FIGURE 1.1 Risk as a Bell Curve


It is important to consider the following points when conceptualizing and quantifying risk as a bell curve:

Risk comes in different shapes and sizes. Some risks – such as interest rate risk or market risk – tend to be symmetrical.2 These risks are normally distributed where there is equal probability of gains or losses of similar sizes. Other risks – such as credit risk or operational risk – are asymmetrical with more downside than upside. If a loan pays off, the lender gains a few percentage of interest income, but if it defaults, the lender can lose the entire principal. If a core IT operation is running smoothly, it is business as usual, but a failure can cause significant business disruption. Risks can also be asymmetrical with more upside than downside, such as an investment in a new drug or a disruptive technology. Such investments can produce unlimited upside but the downside is limited to the amount of the investment.

Risk should be measured relative to business objectives. The risk metric used should be based on the context of the specific business objective and desired performance. For example, at the enterprise level the risk metrics can be earnings, value, and cash flows to quantify earnings-at-risk (EaR), capital-at-risk (economic capital or CaR), and cash flow-at-risk (CFaR), respectively. Such performance-based models can support the organization in managing corporate-wide objectives related to earnings performance, capital adequacy, and liquidity risk. At the individual business or risk level, the risk metric used should be linked to the specific business objective, such as sales performance, IT resilience, and talent management.

The bell curve provides the downside, but also the mean and upside. Risk managers tend to focus mainly on downside risk. For example, EaR, economic capital, and CFaR models usually quantify the downside outcome at a 95–99 % confidence level. However, a proper definition of risk must include all eventualities. The bell curve provides the full spectrum of risk, including the mean (i.e., expected outcome) as well as the downside and upside scenarios. By adopting a more expansive consideration of potential outcomes, risk managers can make more informed risk-based business decisions. The same variables that can produce unexpected loss can also produce unexpected gain. Downside risk analysis can inform capital management, hedging, insurance, and contingency planning decisions. Analyses of expected value can support financial planning, pricing, and budgeting decisions while upside risk analysis can shape strategic planning and investment decisions.

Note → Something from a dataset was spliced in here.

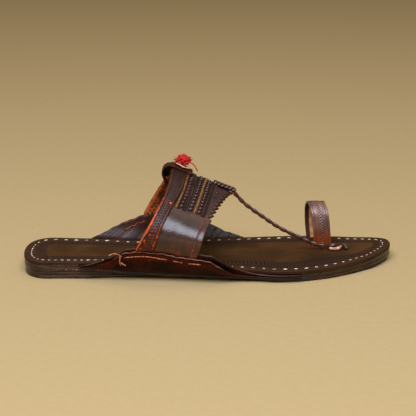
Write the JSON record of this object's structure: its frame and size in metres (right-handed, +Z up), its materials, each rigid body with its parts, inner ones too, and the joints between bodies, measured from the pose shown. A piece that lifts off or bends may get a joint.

The objective of management is to optimize the shape of the bell curve. It has often been said that value maximization is the objective of management. To accomplish this objective, management must maximize the risk-adjusted return of the company. In other words, it must optimize the shape of the bell curve. For example, management should establish risk appetite statements and risk transfer strategies to control downside tail risks. Pricing strategies should fully incorporate the cost of production and delivery, as well expected loss and economic capital cost. Strategic planning and implementation should increase expected earnings and intrinsic value (moving the mean of the bell curve to the right). This objective extends to a non-profit organization, but return is driven by its organizational mandate.

By conceptualizing – and ideally, quantifying – any risk as a bell curve, companies can manage them most effectively. This applies even to intangible risks that are difficult to quantify. Let's use reputational risk as an example. The mean of the bell curve represents the current reputational value of the organization. Reputational risks would include the key variables and drivers for the organization in meeting the expectations of its main stakeholders: customers, employees, regulators, equity holders, debt holders, business partners, and the general public. As with other risks, these variables and drivers can be measured and managed to enhance the organization's reputation, including downside and upside risk management.

2

Certain factors such as the prepayment option in mortgage loans and securities can create negative convexity, or a disadvantaged, asymmetrical interest rate risk profile for the mortgage lender or investor. For example, when rates rise and mortgage prepayment speeds decrease, the longer duration will produce a greater value loss. Conversely, when rates drop and mortgage prepayment speeds increase, the shorter duration will produce a smaller value gain.